YG"MM
- Native name: วายจีเอ็มเอ็ม
- Company type: Joint venture
- Industry: Music
- Founded: 8 April 2021 (5 years ago),
- Key people: Fahmai Damrongchaitham; Phawit Chitrakorn; Kanokporn Sanawatana; Ka Jong-hyun; Lee Joo-young; Kim Ji-yoon;
- Parent: GMM Grammy; YG Entertainment;
- Website: www.ygmmofficial.com

= YGMM =

Thai record label

YG"MM (วายจีเอ็มเอ็ม) is a Thai record label operated by a joint venture between GMM Grammy in Thailand and YG Entertainment from South Korea.

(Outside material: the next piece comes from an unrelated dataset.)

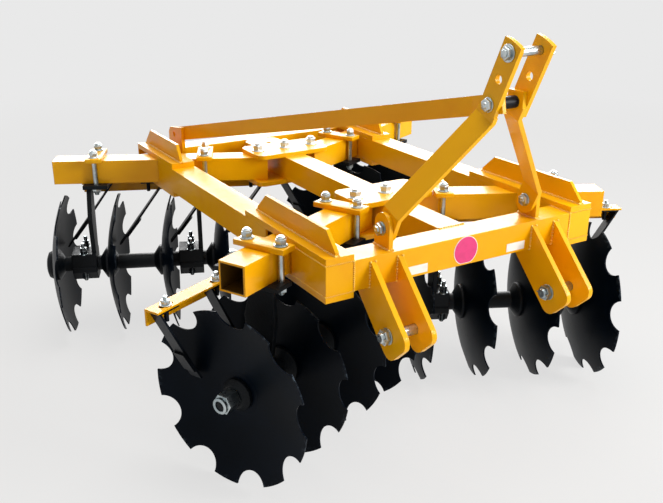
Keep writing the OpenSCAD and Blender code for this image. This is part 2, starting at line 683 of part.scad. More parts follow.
module discs(g) at_shaft(g) for (i = [0:disc_n - 1]) translate([i * disc_pitch, 0, 0]) notched_disc(turn(g, i));
module discs_front_left() color("darkslategray") place() discs(FL);
module discs_front_right() color("darkslategray") place() discs(FR);
module discs_rear_left() color("darkslategray") place() discs(RL);
module discs_rear_right() color("darkslategray") place() discs(RR);

// spool between two discs, washer on the hollow end, bumper on the round end
module spool() {
  l = disc_pitch - disc_t;
  f = spool_flange_d / 2;
  r = spool_d / 2;
  rotate([0, 90, 0]) rotate_extrude() polygon([[shaft_d / 2 + hole_c, 0], [f, 0], [f, spool_flange_t],
    [r, spool_flange_t + spool_taper], [r, l - spool_flange_t - spool_taper], [f, l - spool_flange_t],
    [f, l], [shaft_d / 2 + hole_c, l]]);
}
module bumper() {
  b = bumper_d / 2;
  rotate([0, 90, 0]) rotate_extrude() polygon([[shaft_d / 2 + hole_c, 0], [b, 0], [b, bumper_l * 0.45],
    [b * 0.9, bumper_l * 0.8], [b * 0.62, bumper_l], [shaft_d / 2 + hole_c, bumper_l]]);
}
module end_washer() {
  rotate([0, 90, 0]) rotate_extrude() polygon([[shaft_d / 2 + hole_c, -gang_washer_t],
    [gang_washer_d * 0.36, -gang_washer_t], [gang_washer_d / 2, -gang_washer_t * 0.4],
    [gang_washer_d / 2, 0], [shaft_d / 2 + hole_c, 0]]);
}
module spools(g) at_shaft(g) {
  for (i = [0:disc_n - 2]) translate([dish + i * disc_pitch, 0, 0]) spool();
  translate([dish + (disc_n - 1) * disc_pitch, 0, 0]) bumper();
  translate([dish - disc_t, 0, 0]) end_washer();
}
module spools_front_left() color("gray") place() spools(FL);
module spools_front_right() color("gray") place() spools(FR);
module spools_rear_left() color("gray") place() spools(RL);
module spools_rear_right() color("gray") place() spools(RR);

// shaft, flush with the bumper at the round end, with a nut at the hollow end
module shaft(g) {
  x0 = dish - disc_t - gang_washer_t;
  x1 = dish + (disc_n - 1) * disc_pitch + bumper_l;
  at_shaft(g) rotate([0, 90, 0]) {
    translate([0, 0, x0 - gang_nut_t - thread_out]) cylinder(r = shaft_d / 2, h = x1 - x0 + gang_nut_t + thread_out);
    translate([0, 0, x0 - gang_nut_t]) hex(gang_nut_af, gang_nut_t);
  }
}
module shaft_front_left() color("silver") place() shaft(FL);
module shaft_front_right() color("silver") place() shaft(FR);
module shaft_rear_left() color("silver") place() shaft(RL);
module shaft_rear_right() color("silver") place() shaft(RR);

front_crossbeam();
rear_crossbeam();
left_side_beam();
right_side_beam();
centre_beam();
corner_front_left();
corner_front_right();
corner_rear_left();
corner_rear_right();
front_centre_plates();
rear_centre_plates();
gang_beam_front_left();
gang_beam_front_right();
gang_beam_rear_left();
gang_beam_rear_right();
clamps_front_left();
clamps_front_right();
clamps_rear_left();
clamps_rear_right();
hangers_front_left();
hangers_front_right();
hangers_rear_left();
hangers_rear_right();
scraper_bar_front_left();
scraper_bar_front_right();
scraper_bar_rear_left();
scraper_bar_rear_right();
scrapers_front_left();
scrapers_front_right();
scrapers_rear_left();
scrapers_rear_right();
mast_left();
mast_right();
mast_bolts();
tie_bar();
hitch_left();
hitch_right();
hitch_pins();
discs_front_left();
discs_front_right();
discs_rear_left();
discs_rear_right();
spools_front_left();
spools_front_right();
spools_rear_left();
spools_rear_right();
shaft_front_left();
shaft_front_right();
shaft_rear_left();
shaft_rear_right();
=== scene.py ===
import math

import bmesh
import bpy
from mathutils import Matrix, Vector


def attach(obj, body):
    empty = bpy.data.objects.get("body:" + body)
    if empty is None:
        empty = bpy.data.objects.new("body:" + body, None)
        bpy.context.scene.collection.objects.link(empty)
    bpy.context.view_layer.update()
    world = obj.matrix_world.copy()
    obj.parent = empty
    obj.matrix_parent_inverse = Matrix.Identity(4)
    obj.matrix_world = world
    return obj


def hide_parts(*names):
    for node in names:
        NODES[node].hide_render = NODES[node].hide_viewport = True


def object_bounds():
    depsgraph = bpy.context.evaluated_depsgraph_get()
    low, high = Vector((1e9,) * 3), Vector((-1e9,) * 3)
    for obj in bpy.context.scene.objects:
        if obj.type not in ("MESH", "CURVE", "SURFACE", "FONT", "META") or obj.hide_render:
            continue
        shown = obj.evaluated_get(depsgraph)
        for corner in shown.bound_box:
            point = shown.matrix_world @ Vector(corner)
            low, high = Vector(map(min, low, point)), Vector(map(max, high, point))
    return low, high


# Mounted disc harrow: finishes, fasteners, welds, blank labels and a studio round its solid pieces
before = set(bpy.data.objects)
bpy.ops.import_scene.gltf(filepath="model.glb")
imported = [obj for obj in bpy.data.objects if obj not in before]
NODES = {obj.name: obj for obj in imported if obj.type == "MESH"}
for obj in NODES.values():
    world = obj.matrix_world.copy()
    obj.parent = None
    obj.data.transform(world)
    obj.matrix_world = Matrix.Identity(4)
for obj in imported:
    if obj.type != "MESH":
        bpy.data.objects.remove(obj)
cad_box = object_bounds()

# ---- camera -------------------------------------------------------------
camera = bpy.data.objects.new("camera", bpy.data.cameras.new("camera"))
bpy.context.scene.collection.objects.link(camera)
camera.location = (-1.2836, -2.0835, 1.2732)
camera.rotation_euler = Vector((0.4661, 0.8008, -0.3762)).to_track_quat("-Z", "Y").to_euler()
camera.data.sensor_fit = "HORIZONTAL"
camera.data.sensor_width = 36.0
camera.data.lens = 45.03
camera.data.shift_x = 0.0228
camera.data.shift_y = 0.0222
camera.data.clip_end = 200
bpy.context.scene.camera = camera
bpy.context.scene.view_settings.view_transform = "Standard"

# ---- sizes of the machine, in metres ---------------------------------------
# y counts back from the front face of the front crossbeam; the origin lies this far behind it
MID_Y = 0.627
# square tubes and the height of their tops, half the frame's width, front of the rear crossbeam
TUBE, TUBE_TOP, HALF, REAR_Y = 0.075, 0.582, 0.412, 1.172
TUBE_LOW = TUBE_TOP - TUBE
# plates over the corners, their lip behind the rear crossbeam, and the plates in the middle
CORNER_T, LIP_T, CENTRE_T = 0.016, 0.006, 0.014
# hangers' flanges under the gang beams, the packing under those, and the angle irons below it
FLANGE_T, PACK_T = 0.012, 0.016
BAR_TOP = TUBE_LOW - FLANGE_T - PACK_T

# discs: radius, thickness, radius of the dish and of the flat centre
DISC_R, DISC_T, DISH_R, FLAT_R = 0.230, 0.004, 0.620, 0.058
# rim plane on the hollow side to the flat on the round side
DISH = math.sqrt(DISH_R ** 2 - FLAT_R ** 2) - math.sqrt((DISH_R - DISC_T) ** 2 - DISC_R ** 2)
# discs on a gang, disc to disc, height of the shafts, and first rim to the middle of the first gap
DISCS, PITCH, SHAFT_Z = 4, 0.176, 0.230
GAP_MID = (DISH + PITCH + DISH - DISC_T) / 2

# gangs by name: side, and 1 for those behind
GANGS = {"front_left": (-1, 0), "front_right": (1, 0), "rear_left": (-1, 1), "rear_right": (1, 1)}
# pairs hold the value of the front gangs, then that of the rear ones
PIVOT_X, PIVOT_Y = 0.100, (0.366, 0.960)
# turn of the left beams from straight across, and of their discs from the beam
BEAM_TURN = (math.radians(26.5), math.radians(-25.5))
ROW_TURN = (math.radians(-1.0), math.radians(3.0))
# first rim along the beam, shaft behind the beam's middle, and which way the discs follow
RIM_U, ROW_V, WAY = (-0.557, -0.114), (0.010, -0.027), (1, -1)
# bearings inward from the middle of their gap, and both clamps inward from their bearings
BEARING_SHIFT = (0.0, 0.008)
CLAMP_SHIFT = ((0.007, 0.0), (0.063, 0.063))

# mast: foot bolts, lean, joint bolt, top link pin
FOOT_Y, FOOT_Z, MAST_LEAN = 0.042, 0.628, math.radians(23.3)
JOINT_Z, TOP_PIN_Z = 0.919, 1.035
# inner sides of its ears and lugs, thickness of its bars and of the tie bar
EAR_X, LUG_X, MAST_T, TIE_T = 0.03825, 0.223, 0.012, 0.010
# lower hitch: place of its pin, space between its two plates, their thickness and outer sides
LINK_X, LINK_Y, LINK_Z = 0.248, -0.078, 0.415
LINK_GAP, LINK_T = 0.062, 0.014
OUTER = LINK_GAP / 2 + LINK_T

# room between pieces that seat on each other, and the step that keeps two faces apart
SEAT, HAIR = 0.0003, 0.0002
MIRROR = Matrix.Diagonal((-1, 1, 1, 1))


def moved(x=0.0, y=0.0, z=0.0):
    return Matrix.Translation((x, y, z))


def turned(angle, axis):
    return Matrix.Rotation(angle, 4, axis)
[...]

The company is established with a registered capital of 200 million baht by the executive committees of both companies which GMM Grammy holds a 51% stake, while YG Entertainment holds a 49% stake.

YG"MM is a fully integrated artist development company with the goal of making Thailand one of the most comprehensive development bases for artists. From the audition, training, creation, and promotion to becoming a world-class professional artist, as well as organizing concerts, stage plays, and various performances in the future.

On September 27, 2021, YG"MM opened the audition for idol artists for the first time. In 2022, the company has unveiled their first big project, YG"MM Boy Audition 2022.